Exercise:
Print exactly, and only, the lines running from the line containing "right-handed frame, and" through the end of the records below.

Exercise materials:
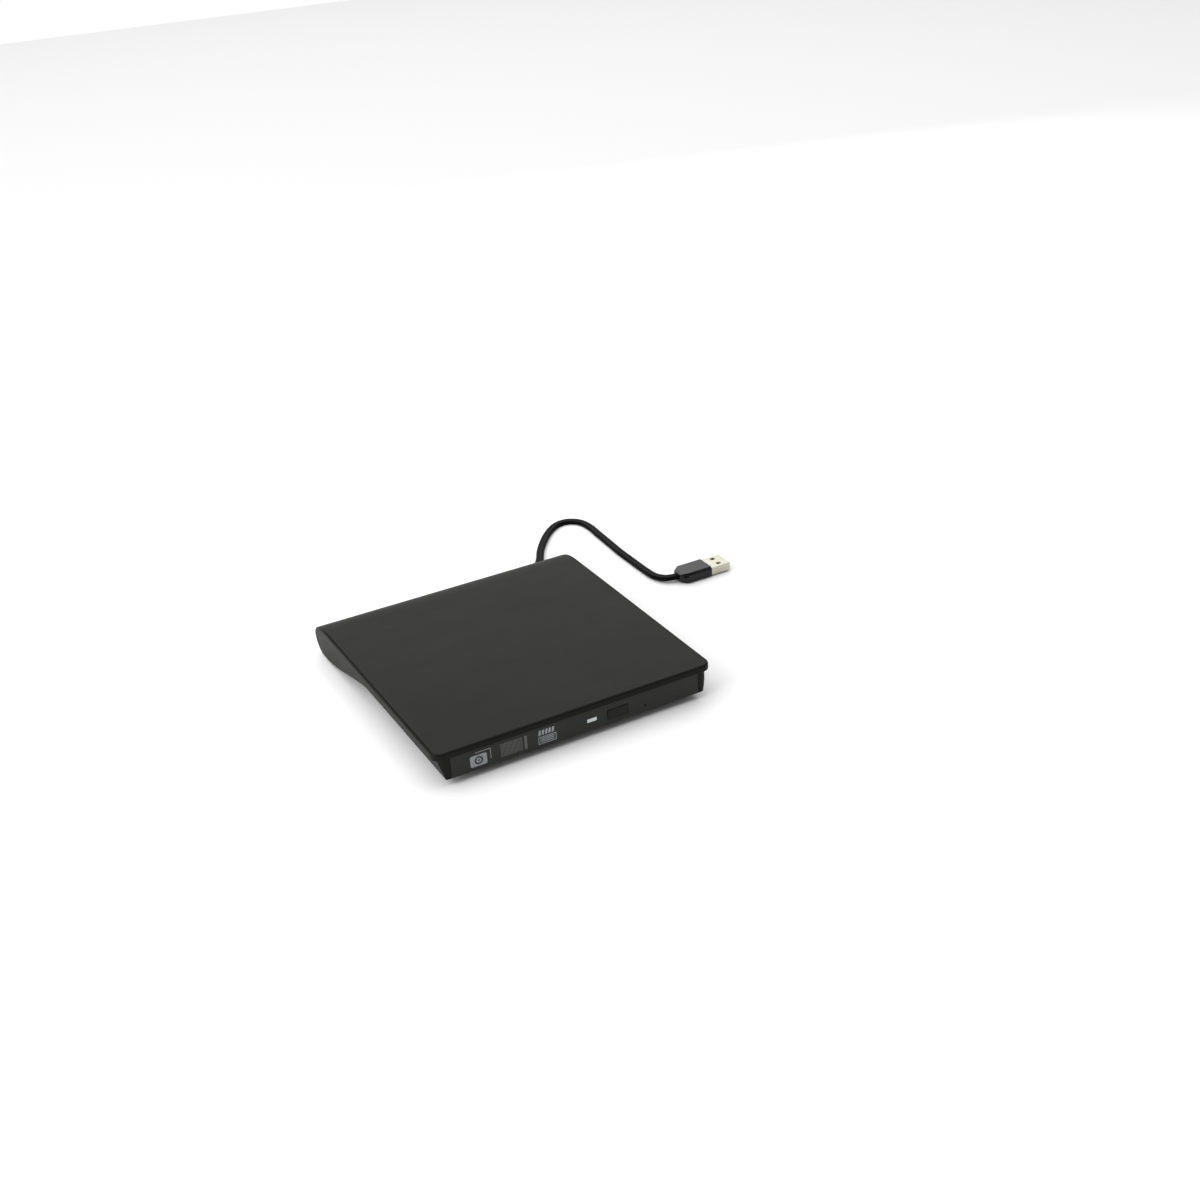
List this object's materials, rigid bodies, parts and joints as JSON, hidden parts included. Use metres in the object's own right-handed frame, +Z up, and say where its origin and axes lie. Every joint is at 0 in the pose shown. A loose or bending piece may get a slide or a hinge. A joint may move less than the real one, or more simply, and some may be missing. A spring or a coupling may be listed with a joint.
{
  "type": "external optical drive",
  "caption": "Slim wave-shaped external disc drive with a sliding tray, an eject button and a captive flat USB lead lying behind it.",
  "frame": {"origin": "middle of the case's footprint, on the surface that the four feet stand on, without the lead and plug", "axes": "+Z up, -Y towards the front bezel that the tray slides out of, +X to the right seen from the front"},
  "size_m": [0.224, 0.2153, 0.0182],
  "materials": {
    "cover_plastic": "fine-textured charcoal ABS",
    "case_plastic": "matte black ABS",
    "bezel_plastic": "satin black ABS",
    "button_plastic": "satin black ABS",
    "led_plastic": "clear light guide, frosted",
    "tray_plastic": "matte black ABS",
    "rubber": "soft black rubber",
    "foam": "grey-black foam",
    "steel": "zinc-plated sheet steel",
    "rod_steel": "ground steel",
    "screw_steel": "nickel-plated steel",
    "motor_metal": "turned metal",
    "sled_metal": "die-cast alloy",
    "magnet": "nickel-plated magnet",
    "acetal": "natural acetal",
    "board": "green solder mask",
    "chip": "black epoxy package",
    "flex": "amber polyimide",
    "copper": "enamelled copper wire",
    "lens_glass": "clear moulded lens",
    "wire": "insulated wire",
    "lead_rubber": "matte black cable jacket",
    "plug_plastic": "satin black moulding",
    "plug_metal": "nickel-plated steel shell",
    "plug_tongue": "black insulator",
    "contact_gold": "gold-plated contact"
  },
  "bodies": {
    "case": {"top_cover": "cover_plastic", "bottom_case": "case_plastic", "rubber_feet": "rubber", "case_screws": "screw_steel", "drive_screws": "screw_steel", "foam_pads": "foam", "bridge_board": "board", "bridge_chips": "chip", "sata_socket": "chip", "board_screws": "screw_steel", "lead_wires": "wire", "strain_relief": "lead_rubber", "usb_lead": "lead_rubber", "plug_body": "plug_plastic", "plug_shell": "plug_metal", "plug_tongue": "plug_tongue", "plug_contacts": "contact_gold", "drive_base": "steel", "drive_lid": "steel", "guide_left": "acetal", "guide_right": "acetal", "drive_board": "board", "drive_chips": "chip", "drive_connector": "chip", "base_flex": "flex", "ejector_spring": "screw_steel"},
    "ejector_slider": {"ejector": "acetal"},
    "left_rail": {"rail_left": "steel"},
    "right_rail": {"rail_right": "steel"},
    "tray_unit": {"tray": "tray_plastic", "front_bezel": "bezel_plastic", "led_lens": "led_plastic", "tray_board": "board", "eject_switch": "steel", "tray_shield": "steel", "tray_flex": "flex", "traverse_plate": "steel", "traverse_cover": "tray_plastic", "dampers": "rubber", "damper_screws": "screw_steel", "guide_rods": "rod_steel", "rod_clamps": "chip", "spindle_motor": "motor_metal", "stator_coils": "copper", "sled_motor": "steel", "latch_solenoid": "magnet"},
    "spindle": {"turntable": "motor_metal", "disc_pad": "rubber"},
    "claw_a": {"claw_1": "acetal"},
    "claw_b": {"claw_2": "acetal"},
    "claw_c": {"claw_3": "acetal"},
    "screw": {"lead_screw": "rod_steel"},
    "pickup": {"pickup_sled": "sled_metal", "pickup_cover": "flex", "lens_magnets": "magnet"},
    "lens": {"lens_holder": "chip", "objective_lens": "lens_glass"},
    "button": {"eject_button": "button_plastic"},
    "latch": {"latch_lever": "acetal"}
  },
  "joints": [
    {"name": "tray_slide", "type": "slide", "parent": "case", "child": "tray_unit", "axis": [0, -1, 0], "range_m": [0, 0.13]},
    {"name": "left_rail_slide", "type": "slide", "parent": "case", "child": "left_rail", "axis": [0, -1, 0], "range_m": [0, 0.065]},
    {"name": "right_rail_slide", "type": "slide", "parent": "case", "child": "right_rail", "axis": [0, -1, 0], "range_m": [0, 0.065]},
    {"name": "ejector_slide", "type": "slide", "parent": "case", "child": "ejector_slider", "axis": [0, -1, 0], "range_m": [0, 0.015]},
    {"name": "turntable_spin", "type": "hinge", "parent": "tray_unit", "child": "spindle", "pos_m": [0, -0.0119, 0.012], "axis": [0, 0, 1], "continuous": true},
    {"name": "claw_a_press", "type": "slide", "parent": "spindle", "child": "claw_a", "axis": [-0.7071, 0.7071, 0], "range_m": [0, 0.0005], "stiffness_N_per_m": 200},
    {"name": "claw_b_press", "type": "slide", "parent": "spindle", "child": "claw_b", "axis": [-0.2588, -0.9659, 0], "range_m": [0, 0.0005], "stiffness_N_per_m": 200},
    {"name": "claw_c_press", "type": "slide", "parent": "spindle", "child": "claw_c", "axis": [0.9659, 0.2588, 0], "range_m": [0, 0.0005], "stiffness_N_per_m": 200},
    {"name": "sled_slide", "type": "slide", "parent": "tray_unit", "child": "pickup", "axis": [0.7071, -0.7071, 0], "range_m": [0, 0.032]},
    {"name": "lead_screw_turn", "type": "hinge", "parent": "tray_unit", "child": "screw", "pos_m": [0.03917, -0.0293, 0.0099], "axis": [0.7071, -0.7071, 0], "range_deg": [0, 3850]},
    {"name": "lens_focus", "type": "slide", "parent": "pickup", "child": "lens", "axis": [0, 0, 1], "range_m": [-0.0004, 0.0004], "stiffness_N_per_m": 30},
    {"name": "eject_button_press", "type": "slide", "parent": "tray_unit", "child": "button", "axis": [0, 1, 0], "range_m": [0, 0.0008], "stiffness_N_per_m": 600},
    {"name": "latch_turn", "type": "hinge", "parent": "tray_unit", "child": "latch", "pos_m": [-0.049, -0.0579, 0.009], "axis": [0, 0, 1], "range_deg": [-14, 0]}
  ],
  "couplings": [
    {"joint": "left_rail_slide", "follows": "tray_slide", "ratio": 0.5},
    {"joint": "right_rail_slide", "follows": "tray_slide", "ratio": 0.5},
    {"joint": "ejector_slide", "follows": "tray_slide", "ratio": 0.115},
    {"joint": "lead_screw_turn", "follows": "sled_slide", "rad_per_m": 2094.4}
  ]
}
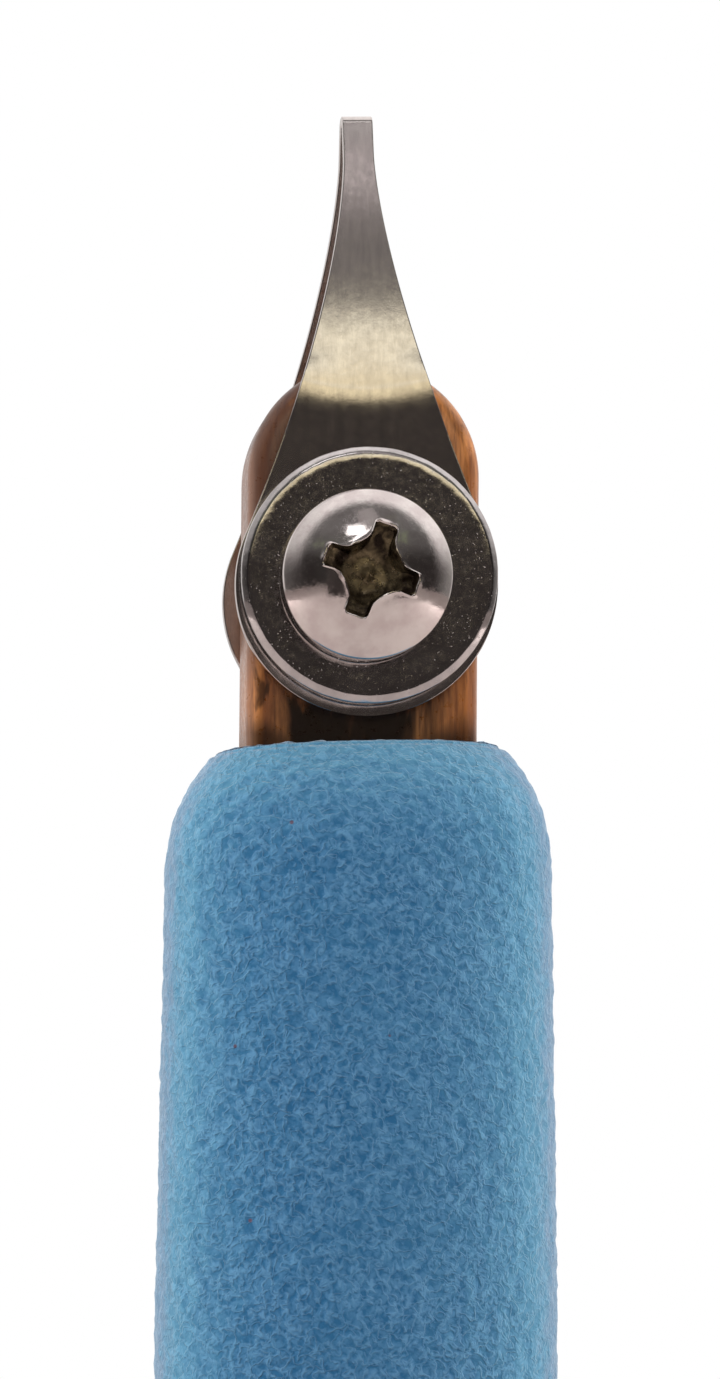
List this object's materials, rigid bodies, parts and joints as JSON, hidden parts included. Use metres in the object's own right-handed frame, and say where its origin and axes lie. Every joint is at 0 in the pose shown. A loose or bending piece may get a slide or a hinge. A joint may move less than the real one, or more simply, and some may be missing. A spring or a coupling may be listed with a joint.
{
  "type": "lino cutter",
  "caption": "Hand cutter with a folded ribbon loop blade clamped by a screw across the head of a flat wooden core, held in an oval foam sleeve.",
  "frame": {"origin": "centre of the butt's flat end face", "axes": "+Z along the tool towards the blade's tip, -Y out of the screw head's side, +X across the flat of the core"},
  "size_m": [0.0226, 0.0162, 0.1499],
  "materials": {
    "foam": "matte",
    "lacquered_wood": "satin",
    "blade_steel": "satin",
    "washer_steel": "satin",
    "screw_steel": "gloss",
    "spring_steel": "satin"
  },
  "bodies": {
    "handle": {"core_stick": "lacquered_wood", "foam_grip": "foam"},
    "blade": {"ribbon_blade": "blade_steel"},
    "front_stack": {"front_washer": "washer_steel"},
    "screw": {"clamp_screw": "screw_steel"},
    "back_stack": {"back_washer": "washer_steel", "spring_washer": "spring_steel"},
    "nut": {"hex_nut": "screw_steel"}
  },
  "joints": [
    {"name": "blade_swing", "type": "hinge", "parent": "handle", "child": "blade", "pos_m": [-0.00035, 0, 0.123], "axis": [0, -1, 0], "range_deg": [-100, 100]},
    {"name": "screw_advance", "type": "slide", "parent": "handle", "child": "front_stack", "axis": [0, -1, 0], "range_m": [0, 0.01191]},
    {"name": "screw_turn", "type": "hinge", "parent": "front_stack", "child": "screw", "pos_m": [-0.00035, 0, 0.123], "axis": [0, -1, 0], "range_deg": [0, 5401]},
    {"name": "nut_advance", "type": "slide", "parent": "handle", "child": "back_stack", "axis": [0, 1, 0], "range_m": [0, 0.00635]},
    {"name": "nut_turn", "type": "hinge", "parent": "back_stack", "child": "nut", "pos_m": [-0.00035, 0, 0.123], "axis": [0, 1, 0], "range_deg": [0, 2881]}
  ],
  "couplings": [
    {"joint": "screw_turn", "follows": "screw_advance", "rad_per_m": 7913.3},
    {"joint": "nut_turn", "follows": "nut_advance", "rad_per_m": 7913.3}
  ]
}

Response to this exercise:
List this object's materials, rigid bodies, parts and joints as JSON, hidden parts included. Use metres in the object's own right-handed frame, and say where its origin and axes lie. Every joint is at 0 in the pose shown. A loose or bending piece may get a slide or a hinge. A joint may move less than the real one, or more simply, and some may be missing. A spring or a coupling may be listed with a joint.
{
  "type": "lino cutter",
  "caption": "Hand cutter with a folded ribbon loop blade clamped by a screw across the head of a flat wooden core, held in an oval foam sleeve.",
  "frame": {"origin": "centre of the butt's flat end face", "axes": "+Z along the tool towards the blade's tip, -Y out of the screw head's side, +X across the flat of the core"},
  "size_m": [0.0226, 0.0162, 0.1499],
  "materials": {
    "foam": "matte",
    "lacquered_wood": "satin",
    "blade_steel": "satin",
    "washer_steel": "satin",
    "screw_steel": "gloss",
    "spring_steel": "satin"
  },
  "bodies": {
    "handle": {"core_stick": "lacquered_wood", "foam_grip": "foam"},
    "blade": {"ribbon_blade": "blade_steel"},
    "front_stack": {"front_washer": "washer_steel"},
    "screw": {"clamp_screw": "screw_steel"},
    "back_stack": {"back_washer": "washer_steel", "spring_washer": "spring_steel"},
    "nut": {"hex_nut": "screw_steel"}
  },
  "joints": [
    {"name": "blade_swing", "type": "hinge", "parent": "handle", "child": "blade", "pos_m": [-0.00035, 0, 0.123], "axis": [0, -1, 0], "range_deg": [-100, 100]},
    {"name": "screw_advance", "type": "slide", "parent": "handle", "child": "front_stack", "axis": [0, -1, 0], "range_m": [0, 0.01191]},
    {"name": "screw_turn", "type": "hinge", "parent": "front_stack", "child": "screw", "pos_m": [-0.00035, 0, 0.123], "axis": [0, -1, 0], "range_deg": [0, 5401]},
    {"name": "nut_advance", "type": "slide", "parent": "handle", "child": "back_stack", "axis": [0, 1, 0], "range_m": [0, 0.00635]},
    {"name": "nut_turn", "type": "hinge", "parent": "back_stack", "child": "nut", "pos_m": [-0.00035, 0, 0.123], "axis": [0, 1, 0], "range_deg": [0, 2881]}
  ],
  "couplings": [
    {"joint": "screw_turn", "follows": "screw_advance", "rad_per_m": 7913.3},
    {"joint": "nut_turn", "follows": "nut_advance", "rad_per_m": 7913.3}
  ]
}